EXERCISE OBJECTIVE: Would you quote the material below from its first line through the line containing "return np.interp(0, off[::step], np.arange(len(off))[::step])", exactly and with both ends included?

— Begin —

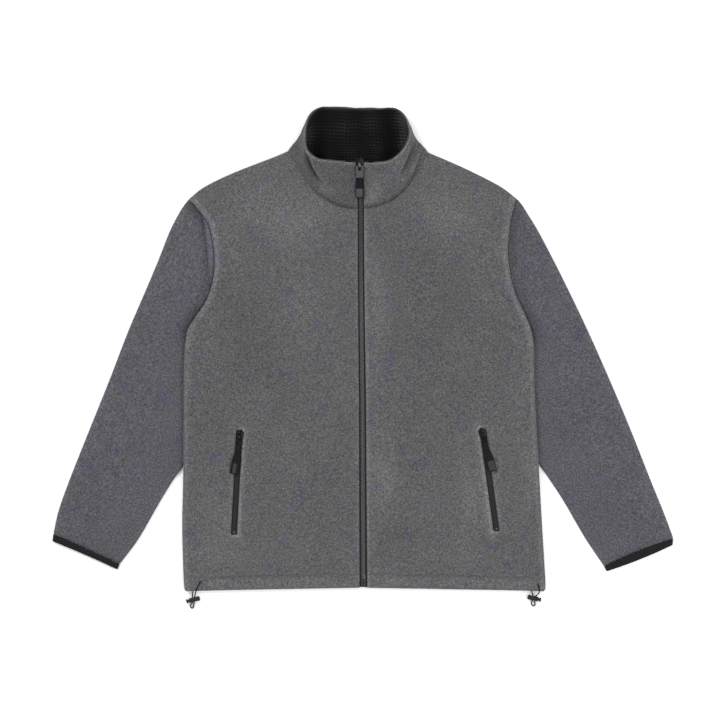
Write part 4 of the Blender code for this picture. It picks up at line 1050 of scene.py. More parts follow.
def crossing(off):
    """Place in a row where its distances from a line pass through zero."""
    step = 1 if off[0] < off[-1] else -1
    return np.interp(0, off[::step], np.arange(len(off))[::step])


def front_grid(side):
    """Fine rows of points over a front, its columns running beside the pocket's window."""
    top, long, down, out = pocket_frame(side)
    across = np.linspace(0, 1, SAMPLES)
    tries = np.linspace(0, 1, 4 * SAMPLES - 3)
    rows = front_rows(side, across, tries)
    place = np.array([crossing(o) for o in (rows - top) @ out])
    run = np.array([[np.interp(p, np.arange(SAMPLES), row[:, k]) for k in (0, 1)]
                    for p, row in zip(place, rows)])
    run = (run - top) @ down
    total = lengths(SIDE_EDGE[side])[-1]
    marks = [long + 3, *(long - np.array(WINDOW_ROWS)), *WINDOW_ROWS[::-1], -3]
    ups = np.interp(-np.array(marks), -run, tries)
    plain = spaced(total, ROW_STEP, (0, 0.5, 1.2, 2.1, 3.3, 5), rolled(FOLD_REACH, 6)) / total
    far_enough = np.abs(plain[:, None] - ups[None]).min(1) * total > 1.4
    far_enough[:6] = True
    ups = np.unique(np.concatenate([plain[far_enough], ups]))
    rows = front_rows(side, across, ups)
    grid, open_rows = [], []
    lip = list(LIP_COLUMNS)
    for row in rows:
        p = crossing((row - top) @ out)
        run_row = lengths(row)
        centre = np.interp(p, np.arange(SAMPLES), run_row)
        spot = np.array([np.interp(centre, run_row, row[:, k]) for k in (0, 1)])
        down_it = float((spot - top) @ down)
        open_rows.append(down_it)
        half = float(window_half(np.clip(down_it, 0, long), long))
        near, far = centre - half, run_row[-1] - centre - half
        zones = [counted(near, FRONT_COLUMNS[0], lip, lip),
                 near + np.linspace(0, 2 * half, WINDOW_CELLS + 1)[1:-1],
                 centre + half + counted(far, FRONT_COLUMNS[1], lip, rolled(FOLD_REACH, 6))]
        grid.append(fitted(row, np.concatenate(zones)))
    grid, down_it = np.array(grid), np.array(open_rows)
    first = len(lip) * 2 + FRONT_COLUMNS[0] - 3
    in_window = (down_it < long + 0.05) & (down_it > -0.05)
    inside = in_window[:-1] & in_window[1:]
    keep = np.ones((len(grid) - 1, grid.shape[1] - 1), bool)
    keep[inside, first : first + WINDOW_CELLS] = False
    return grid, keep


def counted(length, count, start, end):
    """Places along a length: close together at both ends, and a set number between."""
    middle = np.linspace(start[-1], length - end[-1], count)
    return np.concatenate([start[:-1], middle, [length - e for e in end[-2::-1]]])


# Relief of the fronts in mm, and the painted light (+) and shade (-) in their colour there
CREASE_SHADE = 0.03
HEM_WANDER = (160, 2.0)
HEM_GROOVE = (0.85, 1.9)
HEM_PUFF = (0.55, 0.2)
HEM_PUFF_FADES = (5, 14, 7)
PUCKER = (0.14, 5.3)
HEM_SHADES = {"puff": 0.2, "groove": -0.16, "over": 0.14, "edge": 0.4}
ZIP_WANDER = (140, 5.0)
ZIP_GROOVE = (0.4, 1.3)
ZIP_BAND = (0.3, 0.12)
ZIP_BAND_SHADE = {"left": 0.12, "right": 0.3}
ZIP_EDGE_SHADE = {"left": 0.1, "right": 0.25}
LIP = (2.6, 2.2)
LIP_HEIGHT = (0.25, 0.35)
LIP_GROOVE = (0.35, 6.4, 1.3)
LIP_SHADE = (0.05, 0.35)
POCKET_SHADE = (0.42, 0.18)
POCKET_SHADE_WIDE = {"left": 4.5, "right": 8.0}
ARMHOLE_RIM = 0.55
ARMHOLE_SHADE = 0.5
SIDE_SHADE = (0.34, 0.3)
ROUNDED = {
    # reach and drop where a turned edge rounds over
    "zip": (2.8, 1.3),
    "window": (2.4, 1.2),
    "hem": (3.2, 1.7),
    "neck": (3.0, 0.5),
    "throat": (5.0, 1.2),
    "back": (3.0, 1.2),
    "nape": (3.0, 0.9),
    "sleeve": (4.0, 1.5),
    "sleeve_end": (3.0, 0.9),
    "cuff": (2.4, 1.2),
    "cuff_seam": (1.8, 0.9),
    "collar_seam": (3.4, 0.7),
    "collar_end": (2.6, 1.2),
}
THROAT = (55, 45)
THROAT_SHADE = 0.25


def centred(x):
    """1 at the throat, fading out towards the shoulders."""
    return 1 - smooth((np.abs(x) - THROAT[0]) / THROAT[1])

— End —

WRITTEN SOLUTION:
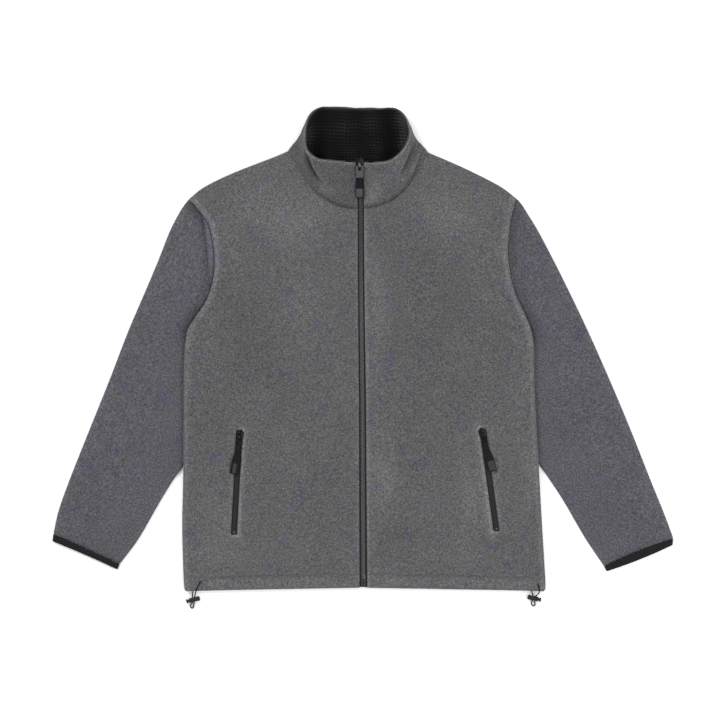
Write part 4 of the Blender code for this picture. It picks up at line 1050 of scene.py. More parts follow.
def crossing(off):
    """Place in a row where its distances from a line pass through zero."""
    step = 1 if off[0] < off[-1] else -1
    return np.interp(0, off[::step], np.arange(len(off))[::step])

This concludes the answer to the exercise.